Massachusetts Attorney General Maura Healey will headline a town hall event next Tuesday. The event, organized by the College Democrats of Boston College (CDBC) and the Bellarmine Pre-Law Society, will begin at 6:30 p.m. in McGuinn 121, and doors will open at 6:15 p.m.
The town hall will begin with a panel discussion addressing questions concerning her career, President Donald Trump’s administration, and issues pertinent to college students. Afterward, members of the audience members will be able to present their own questions.
Healy was elected into her current position in 2014, making her the first openly gay attorney general in the country. Prior to that, she served as the chief of the Civil Rights Division of the Attorney General’s office. In this capacity, she led Massachusetts’s 2007 challenge to the Defense of Marriage Act, the 1996 law that defined marriage as a union of between a man and a woman at the federal level. Following this, she was appointed the Chief of the Public Protection and Advocacy Bureau and later the Business and Labor Bureau.

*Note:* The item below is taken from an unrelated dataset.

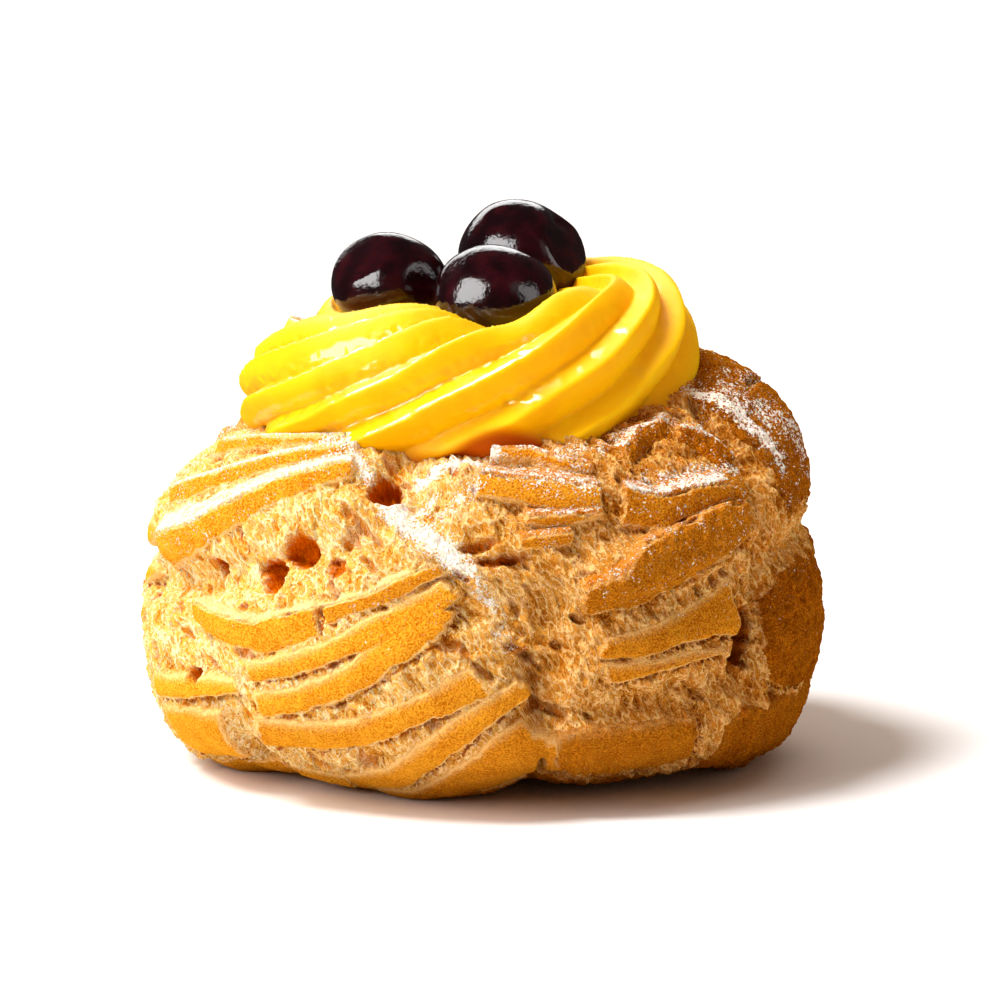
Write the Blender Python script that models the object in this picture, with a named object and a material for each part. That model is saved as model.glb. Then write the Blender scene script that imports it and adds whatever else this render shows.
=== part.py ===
"""Zeppola: a baked choux bun with a piped custard swirl and three syrup cherries on top.

The bun is worked out on a chart wrapped round it. A place on the chart is an azimuth in degrees
(0 is +X, -90 is the front) and a climb in millimetres, measured up the skin from the edge of the
flat foot. Ridges of smooth crust, torn valleys and pits are all stated on that chart.
"""

import math
from collections import namedtuple

import bmesh
import bpy
import numpy as np
from mathutils import Euler, Vector, noise

MM = 0.001

# Driving sizes of the bun, in millimetres.
FOOT_RADIUS = 30.0
CHART_RADIUS = 45.0
BUN_PROFILE = (
    (0, 0), (FOOT_RADIUS, 0), (38, 3.2), (43.3, 9.5), (46, 17), (46.4, 24), (45, 30.5), (44.9, 36),
    (42.6, 41.5), (39, 46), (34, 49.8), (29, 51), (24, 48.5), (12, 45.5), (0, 45),
)
# Depth over width: the foot touches on a shallow oval, and the bun fills out above it.
FOOT_DEPTH_TO_WIDTH = 0.70
BUN_DEPTH_TO_WIDTH = 0.94
FILLS_OUT_BY = 14.0
# The shoulder stands higher at the right and sags where the rounds part: (azimuth, lift).
SHOULDER_LIFT = (
    (-180, -5.0), (-150, -4.0), (-122, -3.0), (-92, -3.6), (-60, -2.0), (-35, 0.8),
    (-5, 5.0), (30, 5.0), (70, 2.5), (120, -1.0), (180, -5.0),
)
LIFT_FROM, LIFT_TO = 15.0, 45.0

# Levels of the skin, in millimetres out of the plain bun.
PLATE_RISE = 0.9
PLATE_CROWN = 0.7
CRUMB_DROP = 0.7
EDGE_WIDTH = 1.0
VALLEY_SHARE_ON_PLATES = 0.3
# A ridge narrows to its ends by this share, and its edge wanders by these amounts.
RIDGE_TAPER = 0.45
RAGGED_SIDES, RAGGED_ENDS = 0.45, 0.9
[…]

As Attorney General, Healey has challenged several of Trump’s executive orders restricting immigration from a number of Muslim-majority countries. Recently, she has filed a lawsuit against the Trump administration over the planned inclusion of a citizenship question on the 2020 U.S. Census.
At the state level, she has started an investigation into 21 state troopers who were discovered to have been skipping out on patrols while still receiving overtime pay. In 2015, she created the Community Engagement Division, which has launched community office hours and has assisted with the rollout of several policy initiatives including the Earned Sick Time law and Domestic Workers’ Bill of Rights, according to Mass.gov.
Healey graduated from Harvard University in 1992 before traveling to Austria, where she spent two years playing professional basketball. After returning to the United States, she attended Northeastern University School of Law, where she obtained a law degree in 1998.